Jumat, 11 Juli 2014

(Serba-Serbi) - Street Photography Bukan Foto Jalanan




Jakarta dan Street Photography


Di dunia fotografi belakangan ini street photography menjadi sebuah pembicaraan hangat. Muncul aneka rupa imaji tangkapan optik kamera yang oleh pembidiknya disebut sebagai street photography. Sebagai sebuah genre, street photography juga memicu perdebatan di kalangan penggemar fotografi. Di Galeri Salihara, Selasa (10/06) lalu, street photography menjadi sajian diskusi yang menampilkan Erik Prasetya dan Irma Chantily sebagai pemateri.


Erik Prasetya adalah fotografer yang telah 25 tahun berkonsentrasi pada fotografi jalanan. Invisible Photographer Asia menahbiskan dirinya sebagai satu dari “30 Fotografer Paling Berpengaruh di Asia” pada 2014. Ia telah menerbitkan buku Street Photo (KPG, 2014), Street Wear (KPG, 2014), dan Jakarta Estetika Banal (2011). Sementara Irma Chantily adalah pengamat dan pengajar fotografi di Institut Kesenian Jakarta. Dua pemateri menyampaikan centang perentang street photography di Indonesia dengan menelusuri jejak historis jenis fotografi yang satu ini dan keberadaannya sekarang.

Erik dan Irma menegaskan bahwa sesungguhnya street photography sendiri sampai kini masih belum benar-benar jelas batasannya. Ada banyak sekali definisi dari beragam pelaku dan pengamat fotografi tentang jenis fotografi yang satu ini. Batasan yang tak jelas itu pada akhirnya menjadikan street photography tidak beku dalam tafsir tunggal. Namun begitu, Erik menyebut sejumlah tanda-tanda street photography.


Street photography bukan sekadar foto yang diambil di jalanan,” kata Erik. Itu sebabnya street photography tak bisa dengan sendirinya dialihbahasakan menjadi “fotografi jalanan”. Menurutnya, street photography setidaknya memiliki semangat mengungkap apa yang ada di balik citraan imaji hasil bidikan kamera. Ada emosi yang mestinya terekam dalam sebuah gambar hasil bidikan seorang fotografi di genre ini. Street photography kemudian bukan sebuah pendekatan yang melulu membidik pemandangan jalanan belaka.

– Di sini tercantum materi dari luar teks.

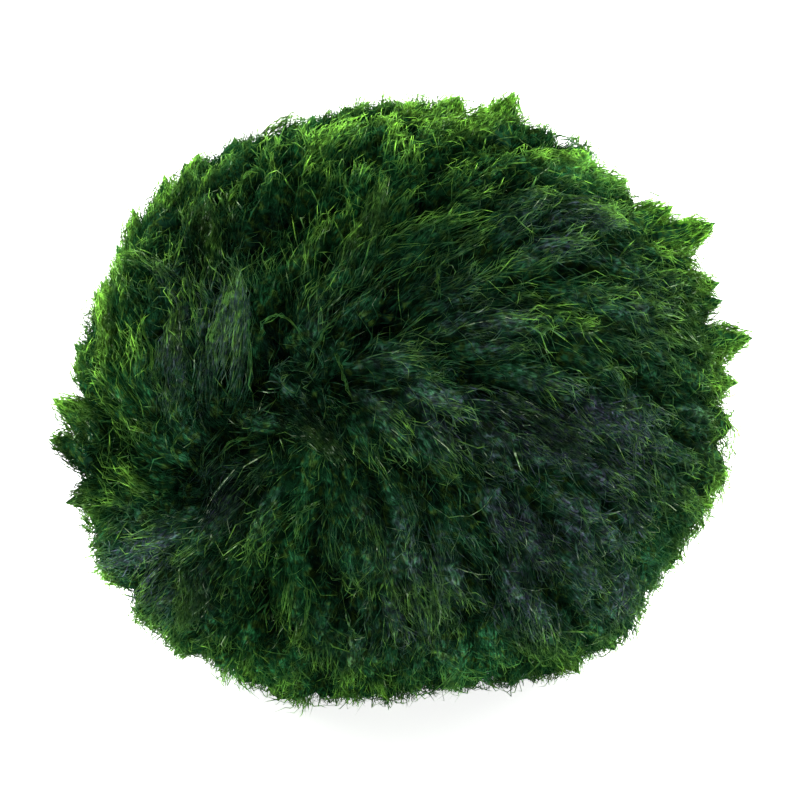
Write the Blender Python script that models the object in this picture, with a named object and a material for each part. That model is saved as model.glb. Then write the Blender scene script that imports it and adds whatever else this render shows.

Street photography tidak haram memotret alam benda yang ada di ruang publik, bukan ruang privat tak terjangkau umum. Ruang publik sebagai medan jelajah street photography ditekankan Erik punya posisi vital untuk membedakannya dari genre fotografi lainnya. “Street photography juga semestinya hadir tanpa ada unsur penyutradaraan yang dirancang sedemikian rupa,” Erik menegaskan. Soal batasan apakah foto harus diambil secara candid atau sembunyi-sembunyi, tanpa menggunakan lampu kilat kamera, bagi Erik ini masih bisa diperdebatkan.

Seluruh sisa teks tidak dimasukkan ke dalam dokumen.